IF YOU ARE GETTING AN EOF ERROR: MAKE SURE YOU COMMENT OUT ALL THE TESTING CODE YOU WROTE BEFORE SUBMISSION. YOUR SUBMISSION SHOULD JUST BE THE FUNCTIONS NOT ANYTHING RUNNING THE FUNCTIONS

Testing

slides ( ~slide 19): Project 4 Instruction Breakdown

Test your program completely. Run it several times: verify that any of the extra credits you have implemented are working, and the game plays how you are expecting it to. None of the extra credits will be graded by the autograder, they will all be graded by hand.

YOU MUST COMMENT OUT ANY CODE CALLING YOUR FUNCTIONS, YOUR SUBMISSION SHOULD ONLY BE THE FUNCTION DEFINITIONS/IMPLEMENTATIONS.

I recommend that you test each individual function as you go, including any tests provided here as well as making your own. You should use the provided tests and outputs as an example to build your own. The autograder for this project will be testing all the functions individually, as well as how they work together. Read the descriptions/outputs for each test in gradescope. If you fail one of them they should offer a little guidance on where to start looking to fix the problem.

Extra Credit

slides (at end): Project 4 Instruction Breakdown

There are five places in this project where extra credit can be gained. You may do any, all, or none of these. You will not be penalized, but you won’t get any extra credit, if you attempt an extra credit and it doesn’t work correctly. I recommend at least attempting the extra credit, as some parts will be straightforward, and finishing them will lead to a better completed game in the end.

Extra Credit #1

Currently the player is allowed to type in incorrect inputs and potentially crash our program. For this extra credit we will make a new function called get_guess_extra() to tell the user they tried to type in an invalid guess, and allow them to try again until a correct guess is given. For now, incorrect guesses are any guesses that aren't exactly 5 characters, and that contain non-alphabetic characters. Use the following flowchart to modify your original code for get_guess. Note: .isalpha() is a function that can be called on a string and will return True if the string is only alphabetic characters. "hello".isalpha() produces True, '7 hel ) o'.isalpha() produces False.

Extra Credit #2

Extra Credit #3

Currently whether the player wins or loses the game simply ends. We could modify the code we use to start a game (ie the line play_game()) so that a new game is played immediately after the last game ends. I recommend writing a new function called play_infinite_game()

HINT: The simplest solution would be to use an infinite loop somehow to call the play_game function until the user kills the process.
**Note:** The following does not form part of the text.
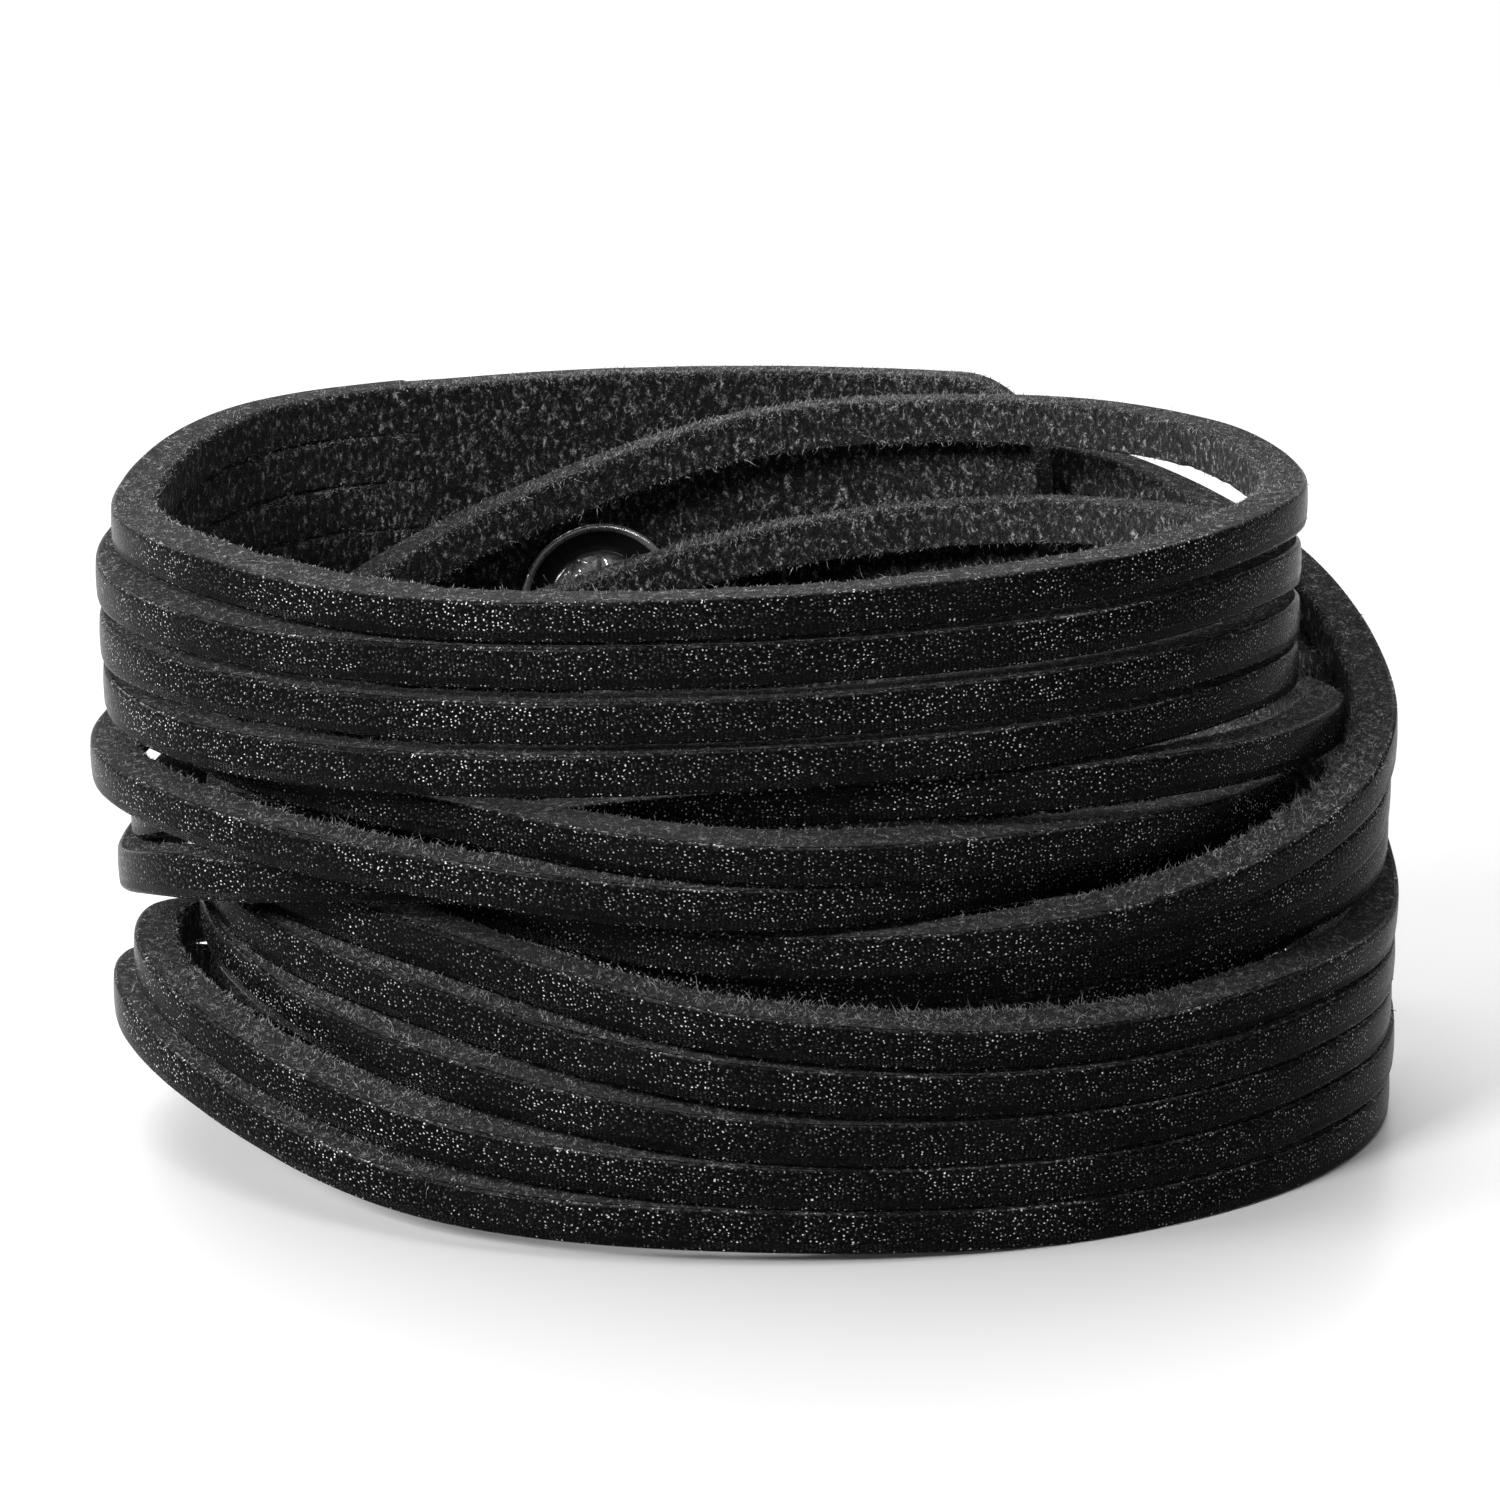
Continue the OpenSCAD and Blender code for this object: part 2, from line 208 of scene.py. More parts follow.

Extra Credit #4 (Requires #3)

Currently no score is kept keeping track of how many games the player has played/won. Once Extra Credit 3 is completed, we could make another (play_infinite_game4()) to keep track of two variables, games_played, and games_won, and print out those values after a game ends and before the next game begins. To do this, it might make sense to modify what the play_game function returns. Currently it returns None no matter what, we could have it return 1 if the player wins and return 0 if the player loses.

Extra Credit #5

Currently only one person can play a game. We could create a new play_game_2_player function that allows for two players to play the game. This function will look largely similar to play_game, with the only difference being how the word to guess is picked. Instead of picking a word from a list, we will allow a user to type in the word that the other player will attempt to guess. We should ensure that the word the player types in is a valid word before continuing on with the function. The word must be 5 characters long, and contain only alphabetic characters (see extra credit #1).

Submission

When you are done, turn in the assignment via Gradescope, you should submit only your .py file. It must be called Project4.py exactly. You can submit to gradescope as many times as you want before the due date.

Grading

In the report of your grade, you will see a score and a set of letter codes explaining what you did wrong. If you get 10 points, there will be no associated letter codes.
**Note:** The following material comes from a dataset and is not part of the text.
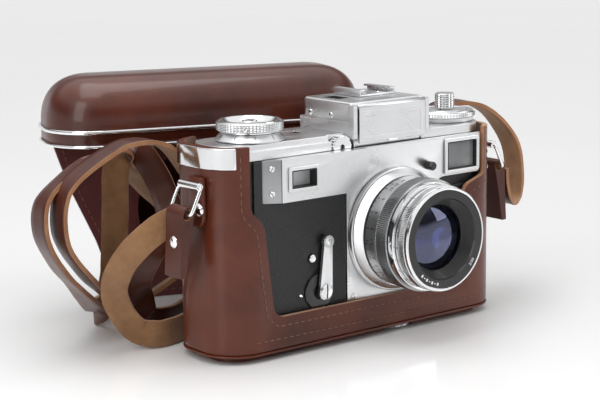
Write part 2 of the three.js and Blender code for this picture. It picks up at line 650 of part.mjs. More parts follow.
// ---- neck strap ----------------------------------------------------------------------------------
// centre line from the right ring, over and behind the camera, round the loops on the left and
// back to the left ring; each point is followed by the direction that its grain side faces
const STRAP_ROUTE = [
  [[80.5, -12, 60], [-1, 0, -0.1]], [[81.5, -12, 51], [-0.9, 0, -0.4]],
  [[86, -10, 44], [-0.5, 0, -0.8]], [[92.5, -7, 43], [0.4, 0, -0.9]],
  [[98.5, -4, 49], [0.9, 0, -0.4]], [[103, 3, 67], [1, 0, 0.2]],
  [[96, 12, 82], [0.5, 0, 0.9]], [[88, 17, 86], [0.1, 0, 1]],
  [[76, 21, 85.5], [-0.3, 0, 1]], [[64, 24, 78], [-0.7, 0, 0.7]],
  [[55, 26, 65], [-0.9, 0, 0.5]], [[47, 27, 49], [-0.9, 0, 0.5]],
  [[38, 28, 33], [-0.8, 0, 0.6]], [[27, 29, 18], [-0.7, 0, 0.7]],
  [[13, 30, 7], [-0.5, 0, 0.9]], [[-3, 31, 2.5], [0, 0, 1]],
  [[-19, 31, 5], [0.3, 0, 0.9]], [[-33, 30, 15], [0.7, 0, 0.7]],
  [[-43, 28, 30], [0.9, 0, 0.5]], [[-51, 25, 48], [0.9, 0, 0.3]],
  [[-65.5, 21, 68], [0.9, 0, 0.5]], [[-78.5, 21, 83], [0.4, 0, 0.9]],
  [[-94.5, 22, 85.5], [-0.2, 0, 1]], [[-103.5, 24, 82], [-0.5, 0, 0.9]],
  [[-120, 25, 72], [-0.9, 0, 0.4]], [[-124.5, 25, 65.5], [-1, 0, 0.1]],
  [[-124.5, 26, 50], [-1, 0, -0.2]], [[-109.5, 33, 31], [-0.7, 0, -0.7]],
  [[-98, 38, 21.5], [-0.6, 0, -0.8]], [[-86, 42, 15], [-0.3, -0.2, -0.9]],
  [[-74, 45, 14.5], [0.2, -0.3, -0.9]], [[-52.5, 46, 22.5], [0.5, -0.4, -0.8]],
  [[-43.5, 47, 24.5], [0.8, -0.2, -0.6]], [[-39, 49, 30], [1, 0.2, 0]],
  [[-40.5, 51, 36], [0.7, 0.3, 0.6]], [[-56, 52, 50.5], [0.5, 0.4, 0.7]],
  [[-66.5, 50, 59], [0.5, 0.4, 0.8]], [[-76.5, 47, 67.5], [0.4, 0.3, 0.8]],
  [[-96, 41, 77.5], [-0.2, 0, 1]], [[-116, 35, 72.5], [-0.8, 0, 0.7]],
  [[-129.5, 31, 64], [-1, 0, 0.2]], [[-131, 30, 51.5], [-1, 0, -0.2]],
  [[-120.5, 35, 35], [-0.8, 0, -0.6]], [[-111, 40, 26], [-0.7, 0, -0.7]],
  [[-100.5, 47, 16.5], [-0.6, -0.2, -0.8]], [[-90, 57, 9], [-0.6, -0.7, -0.5]],
  [[-86, 66, 6], [-1, 0.2, 0]], [[-80, 71, 6], [-0.4, 0.9, 0]],
  [[-72, 69, 6], [0.6, 0.8, 0]], [[-70, 60, 6], [1, 0, 0]],
  [[-76, 52, 8], [0.9, -0.1, 0.3]], [[-91.5, 43, 19.5], [0.9, 0.3, 0.3]],
  [[-92, 40, 30], [0.6, 0.8, -0.1]], [[-91, 39, 55], [0.6, 0.8, -0.1]],
  [[-90, 38, 74.5], [0.6, 0.6, 0.5]], [[-87.5, 36, 80], [0, 0.2, 1]],
  [[-83, 34, 80], [-0.6, -0.5, 0.6]], [[-73, 31, 63.5], [-0.6, -0.8, 0.1]],
  [[-73.5, 25, 49], [-0.6, -0.8, 0.1]], [[-85.5, 22, 39], [-0.6, -0.8, 0.1]],
  [[-89, 27, 25.5], [-0.4, -0.9, 0]], [[-84.5, 31, 17.5], [-0.1, -1, 0]],
  [[-83, 31, 10], [-0.3, -0.9, 0]], [[-72, 33, 6.5], [-0.3, -1, 0]],
  [[-48, 46, 6], [-0.5, -0.9, 0]], [[-37, 51, 6], [-0.3, -1, 0]],
  [[-26, 50, 6], [0.4, -0.9, 0]], [[-21, 42, 6], [1, -0.3, 0]],
  [[-26, 34, 6], [0.7, 0.7, 0]], [[-37, 31, 6], [-0.1, 1, 0]],
  [[-50, 30, 6], [-0.2, 1, 0]], [[-76, 18.5, 6], [-0.3, 1, 0]],
  [[-86, 17.5, 6], [0.3, 1, 0]], [[-94, 21, 8.5], [0.7, 0.7, 0.1]],
  [[-103, 22, 23.5], [0.7, 0.7, 0.1]], [[-105, 12, 39], [0.6, 0.8, -0.1]],
  [[-98, -1, 53.5], [0.6, 0.8, -0.1]], [[-88, -4.5, 58.5], [0.6, 0.8, -0.1]],
];
piece(part, 'neck_strap', strapRun(STRAP_ROUTE), SUEDE);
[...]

The grading codes A-G are defined and will be the same for all programs that you turn in. A summary of those codes is as follows (see the linked document for a full explanation):

A:   -10 Student’s name is missing from the top of the program.

B:   -100 Program cannot run due to syntax errors.

C:   -100 Program crashes before finishing.

D:   -100 Program runs to completion but does not solve the intended problem.

E:   -50 Program runs to completion but does not solve all of the assigned problems.

F:   -50 Program uses overly advanced methods not covered in class

G:   -50 Program works correctly, but majorly changes the assignment in order to do it.

In addition, penalties for this assignment only will be incurred for the following infractions (which may supersede some of the generic codes listed above):

H: -10 Solution deviates too far from the described solution

J: -10 Required code is omitted (like omitting a Print statement, for example, either in part or in its entirety).

K: -10 Starter code has been changed in such a way that makes the program less functional in some way

L: -10 Python shortcuts and/or advanced code is used that makes other parts of the starter code redundant. This supersedes code F above.

Each of the three extra credit items are worth +3.33 points added to the score only if implemented correctly. Incorrect implementation will not be penalized.